寒い日々が続きますが、みなさまいかがお過ごしでしょうか。私は寒さは嫌いですが、冬は汗や水分にあまり気を使わなくよくなって、使う時計の選択肢が増えますので、その意味では好きな季節です。 前回、クオーツ時計は簡単だと散々書きました。では、どのように簡単なのでしょうか。一番簡単な理由は、その仕組みにあります。クオーツ時計は基本的に電池で動きます。電池で動く、よく聞きますが、では「動く」っていったいどういうことでしょう。 電池で動くっていうことは、電池の力を使って、何かを動かすわけです。クオーツ時計の場合、その何かとは何か。一つは電子回路です。電池で回路を動かして所望の機能を達成するわけです。 簡略図で書いてみるとこのような感じです。電池の力ですべての回路を動かします。まずは、32768Hzを作る水晶発振器。これが全部の元です。

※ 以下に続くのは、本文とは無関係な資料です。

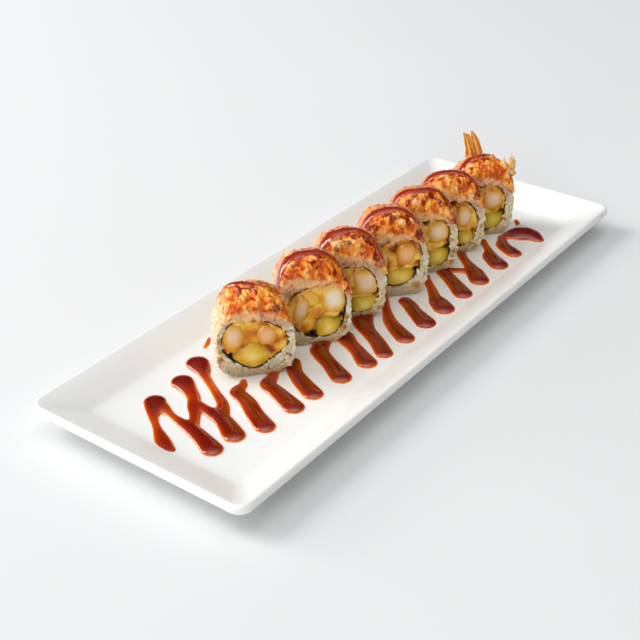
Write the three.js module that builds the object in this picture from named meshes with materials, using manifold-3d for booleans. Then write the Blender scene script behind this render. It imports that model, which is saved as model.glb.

それを半分にして、もう一回半分にして、、、とこれを15回続けると、1秒ができます。1秒ができればそれを1/60にします。そうすると1分ができて、さらに1/60にすると1時間ができます。 なお、電池というのは、かなりユニバーサルな動力源で相当便利に使えます。この図に書いているのは、電子回路に関連する部分だけですが、電池は、他にも回路だけではなく、針を駆動するモーターなども動かします。 さて、ここで重要なのは、クオーツ時計の場合、その機能(回路)と動力源(電池)は別々になっているということです。ユニバーサルな動力源を使うことで、電池さえあれば、動力源に関する心配がまったくいらない、これは実に革命的なことでした。もっともそのため、泣き所は電池寿命ということになります。大容量の電池はサイズの制約で搭載できませんから、クオーツ時計は、電子回路の中では最も消費電力に気を使ったエコなシステムになっています。